I found this book to be informative, well-researched, and well-thought out...The book is an asset to students, scholars, and seasoned practioners alike.
--International Perspectives in Victimology
Lisa Nerenberg provides the first comprehensive look at elder abuse prevention trends and strategies. Drawing from existing models and examining salient factors, she outlines approaches to intervention that consider victims and perpetrators and engage communities and service systems. She also offers meaningful response to the many challenges endemic to elder abuse work. As a result, Lisa gives hope to the field."
Beginning as a grassroots advocate a quarter century ago in San Francisco, Lisa developed and tested many viable elder abuse prevention programs herself through the local elder abuse network before exploring best practices elsewhere. This unique evolution and perspective gives her the depth and breadth of understanding needed to write a book like this, able to resonate equally with adult protective service workers struggling to manage caseloads of vulnerable elders, law enforcement personnel trying to prosecute abusers, and academics searching for effective responses to the problem."--
--Georgia J. Anetzberger, PhD, ACSW
Assistant Professor of Health Care Administration at Cleveland State University
and Editor of the Journal of Elder Abuse & Neglect
Recipient of the Legal Assistance for Seniors' "Leading the Fight for Seniors' Rights" annual award for 2007!
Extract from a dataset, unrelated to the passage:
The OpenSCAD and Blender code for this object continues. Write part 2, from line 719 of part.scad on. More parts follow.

Drawing from over twenty years of experience helping communities improve their response to elder abuse, Lisa Nerenberg describes what agencies, communities, tribes, states, and national organizations are doing to prevent abuse, treat its effects, and ensure justice. She further explores what remains to be done and offers a plan for the future. In doing so, she addresses the broader challenges of fortifying the long-term care, protective service, and legal systems to meet the new and imminent demands of a burgeoning elderly population. In short, the book is about making communities safer places to grow old.
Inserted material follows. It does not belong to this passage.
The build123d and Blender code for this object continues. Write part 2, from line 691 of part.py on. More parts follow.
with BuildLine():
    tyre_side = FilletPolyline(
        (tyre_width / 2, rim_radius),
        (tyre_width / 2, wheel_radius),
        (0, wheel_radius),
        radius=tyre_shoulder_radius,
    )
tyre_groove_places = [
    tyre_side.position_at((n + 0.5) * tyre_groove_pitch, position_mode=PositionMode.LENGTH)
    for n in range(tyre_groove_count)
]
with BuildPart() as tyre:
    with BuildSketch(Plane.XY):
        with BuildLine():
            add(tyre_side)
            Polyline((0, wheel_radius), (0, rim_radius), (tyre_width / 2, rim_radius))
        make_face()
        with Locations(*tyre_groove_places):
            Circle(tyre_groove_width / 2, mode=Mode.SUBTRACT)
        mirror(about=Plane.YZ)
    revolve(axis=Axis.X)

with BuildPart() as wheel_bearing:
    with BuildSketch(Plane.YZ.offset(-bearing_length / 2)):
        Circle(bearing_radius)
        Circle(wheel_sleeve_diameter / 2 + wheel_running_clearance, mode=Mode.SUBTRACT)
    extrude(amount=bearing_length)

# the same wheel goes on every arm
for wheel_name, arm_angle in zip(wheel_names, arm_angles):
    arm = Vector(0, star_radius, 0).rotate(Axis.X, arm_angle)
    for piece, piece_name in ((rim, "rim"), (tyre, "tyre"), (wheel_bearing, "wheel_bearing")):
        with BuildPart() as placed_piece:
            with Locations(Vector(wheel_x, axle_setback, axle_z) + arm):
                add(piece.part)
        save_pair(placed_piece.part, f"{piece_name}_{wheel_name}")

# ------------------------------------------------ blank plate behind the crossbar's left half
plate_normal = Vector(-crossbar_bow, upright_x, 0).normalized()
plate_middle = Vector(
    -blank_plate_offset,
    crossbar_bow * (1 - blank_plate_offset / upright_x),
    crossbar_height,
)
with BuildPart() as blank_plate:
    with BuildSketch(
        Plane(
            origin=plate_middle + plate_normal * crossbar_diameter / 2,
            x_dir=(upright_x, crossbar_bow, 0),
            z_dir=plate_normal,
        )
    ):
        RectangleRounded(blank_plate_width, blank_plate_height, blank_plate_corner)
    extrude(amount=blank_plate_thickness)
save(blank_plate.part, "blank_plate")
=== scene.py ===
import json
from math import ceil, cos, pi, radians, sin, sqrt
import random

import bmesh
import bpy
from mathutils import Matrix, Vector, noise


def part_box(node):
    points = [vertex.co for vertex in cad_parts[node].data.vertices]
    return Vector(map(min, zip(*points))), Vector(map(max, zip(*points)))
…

Ms. Nerenberg begins by exploring trends that have shaped or defined practice in the field of elder abuse prevention including the Supreme Court's Olmstead decision; a shift in focus from protecting to empowering victims; an increasingly multicultural elderly population; the "globalization" of the field; and heightened understanding of the "psychology of victimization" (or why victims do what they do and perhaps more importantly, why they often don't do what professionals think they should). She further describes eight models and theories on which practice has been based ranging from the widely recognized adult protective service and domestic violence prevention models to lesser-known approaches such as the family preservation and restorative justice models. She describes specific interventions and approaches that each model has contributed, their benefits and limitations, what is known about their impact, and factors that dictate what responses are appropriate to specific settings and situations.
In addition to describing techniques used by individual practitioners, the author outlines strategies and services that agencies, communities, states, tribes, courts, and national organizations have designed, which include elder forensics centers, elder courts, family justice centers, elder shelters, "hybrid" multidisciplinary teams, fraud prevention programs, support groups, restorative justice programs, and culturally specific outreach campaigns. She details progressive public policy initiatives, which range from statutes that provide for the mandatory reporting of deaths in nursing homes, to efforts to improve the collection and distribution of restitution, to laws that address the role of undue influence in elder abuse.